TASK TO COMPLETE: Would you copy out the whole listing exactly as given?

DATA SECTION:
* BEGIN *
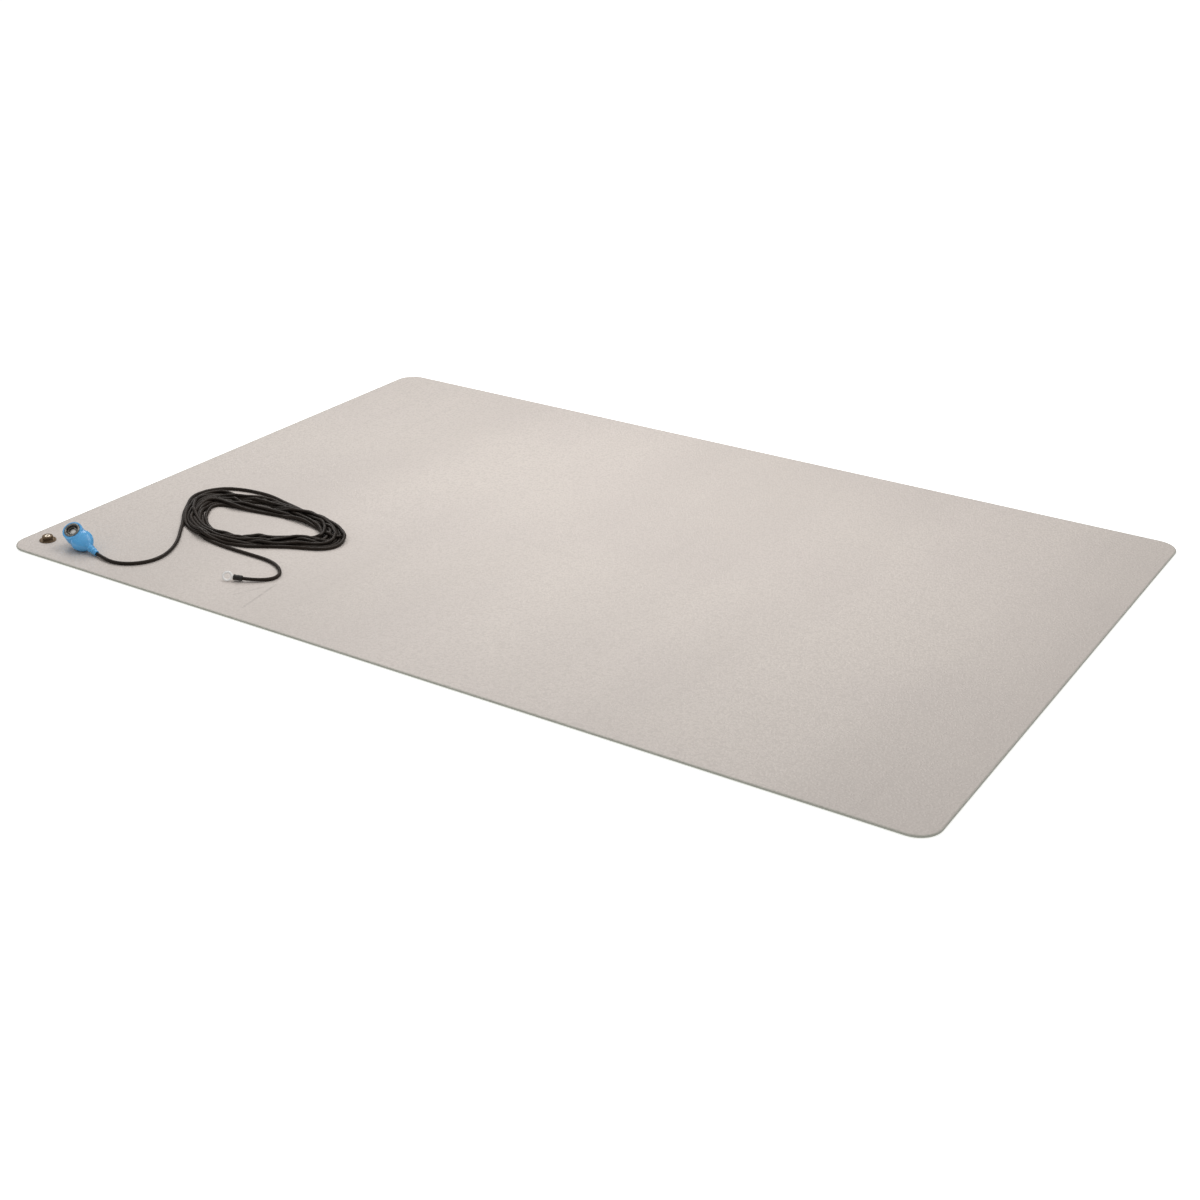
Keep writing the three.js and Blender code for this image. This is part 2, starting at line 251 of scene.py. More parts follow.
def pebble_group():
    """Pebble grain: rounded cells of mixed size with fine creases between them."""
    group, given, result = new_group(
        "Pebble grain",
        [("Position", "NodeSocketVector", None), ("Cells per metre", "NodeSocketFloat", 600.0),
         ("Unevenness", "NodeSocketFloat", 0.5)],
        [("Height", "NodeSocketFloat"), ("Creases", "NodeSocketFloat")])
    warp = add_node(group, "ShaderNodeTexNoise", Vector=given.outputs["Position"], Scale=420.0, Detail=2.0)
    shift = add_node(group, "ShaderNodeVectorMath", {"operation": "SUBTRACT"},
                     i0=warp.outputs["Color"], i1=(0.5, 0.5, 0.5))
    small = add_node(group, "ShaderNodeVectorMath", {"operation": "SCALE"}, i0=shift.outputs[0], Scale=0.0011)
    place = add_node(group, "ShaderNodeVectorMath", {"operation": "ADD"},
                     i0=given.outputs["Position"], i1=small.outputs[0])
    cells = add_node(group, "ShaderNodeTexVoronoi", {"feature": "SMOOTH_F1"}, Vector=place.outputs[0],
                     Scale=given.outputs["Cells per metre"], Smoothness=0.35)
    wide = add_node(group, "ShaderNodeTexNoise", Vector=place.outputs[0], Scale=260.0, Detail=3.0)
    dome = ramp(group, cells.outputs["Distance"], 0.0, 0.62, 1.0, 0.0)
    uneven = math_node(group, "MULTIPLY", wide.outputs["Fac"], given.outputs["Unevenness"])
    group.links.new(math_node(group, "ADD", dome, uneven), result.inputs["Height"])
    group.links.new(ramp(group, cells.outputs["Distance"], 0.45, 0.75), result.inputs["Creases"])
    return group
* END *
COMPLETED TASK:
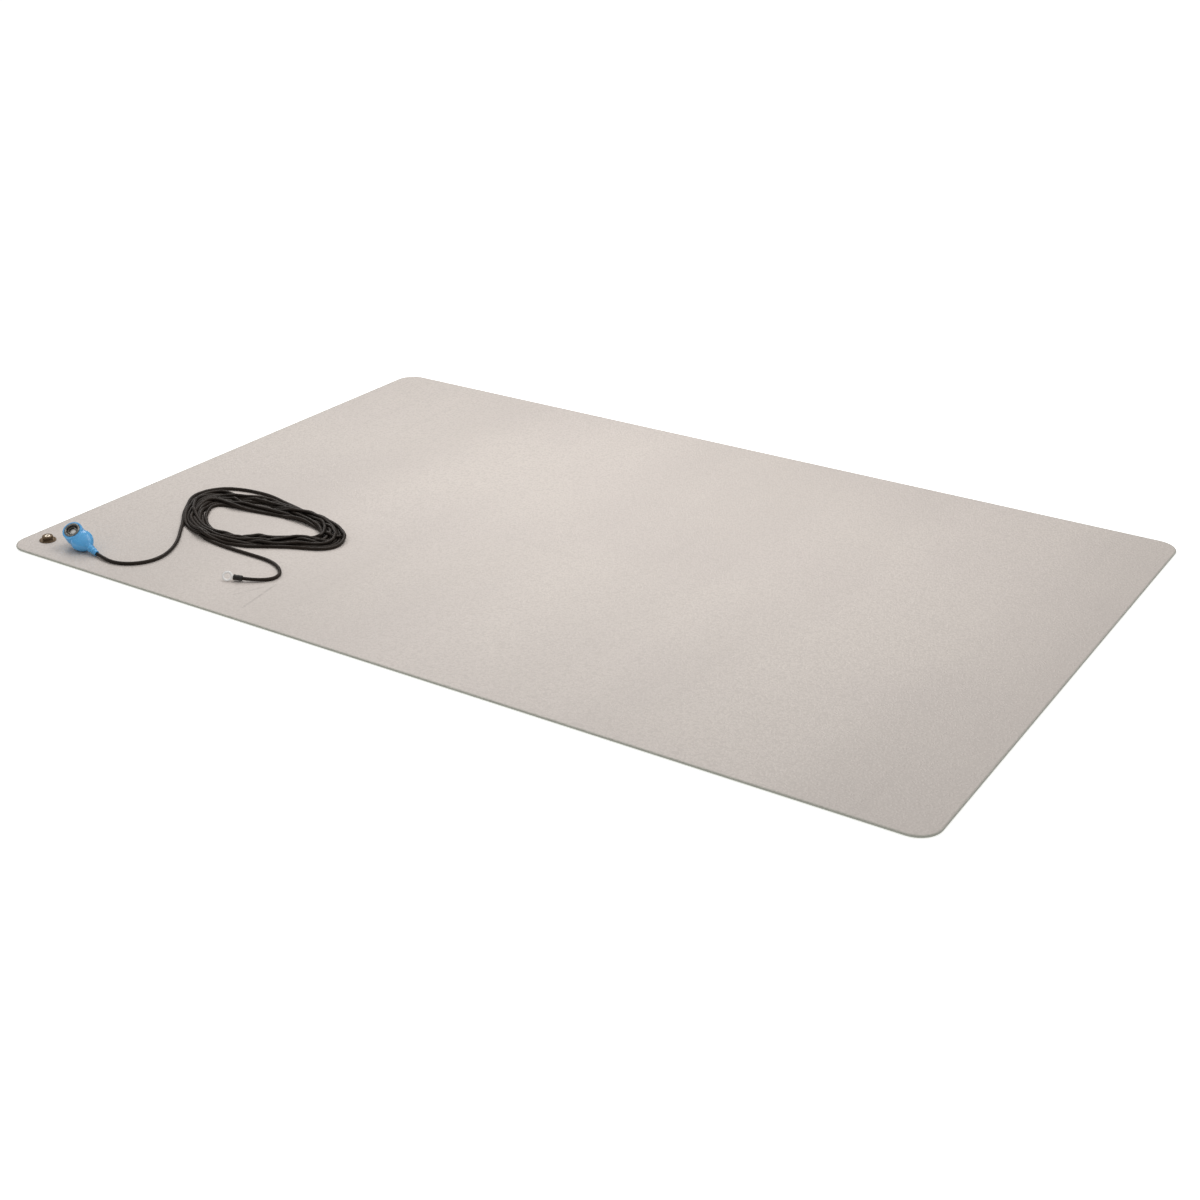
Keep writing the three.js and Blender code for this image. This is part 2, starting at line 251 of scene.py. More parts follow.
def pebble_group():
    """Pebble grain: rounded cells of mixed size with fine creases between them."""
    group, given, result = new_group(
        "Pebble grain",
        [("Position", "NodeSocketVector", None), ("Cells per metre", "NodeSocketFloat", 600.0),
         ("Unevenness", "NodeSocketFloat", 0.5)],
        [("Height", "NodeSocketFloat"), ("Creases", "NodeSocketFloat")])
    warp = add_node(group, "ShaderNodeTexNoise", Vector=given.outputs["Position"], Scale=420.0, Detail=2.0)
    shift = add_node(group, "ShaderNodeVectorMath", {"operation": "SUBTRACT"},
                     i0=warp.outputs["Color"], i1=(0.5, 0.5, 0.5))
    small = add_node(group, "ShaderNodeVectorMath", {"operation": "SCALE"}, i0=shift.outputs[0], Scale=0.0011)
    place = add_node(group, "ShaderNodeVectorMath", {"operation": "ADD"},
                     i0=given.outputs["Position"], i1=small.outputs[0])
    cells = add_node(group, "ShaderNodeTexVoronoi", {"feature": "SMOOTH_F1"}, Vector=place.outputs[0],
                     Scale=given.outputs["Cells per metre"], Smoothness=0.35)
    wide = add_node(group, "ShaderNodeTexNoise", Vector=place.outputs[0], Scale=260.0, Detail=3.0)
    dome = ramp(group, cells.outputs["Distance"], 0.0, 0.62, 1.0, 0.0)
    uneven = math_node(group, "MULTIPLY", wide.outputs["Fac"], given.outputs["Unevenness"])
    group.links.new(math_node(group, "ADD", dome, uneven), result.inputs["Height"])
    group.links.new(ramp(group, cells.outputs["Distance"], 0.45, 0.75), result.inputs["Creases"])
    return group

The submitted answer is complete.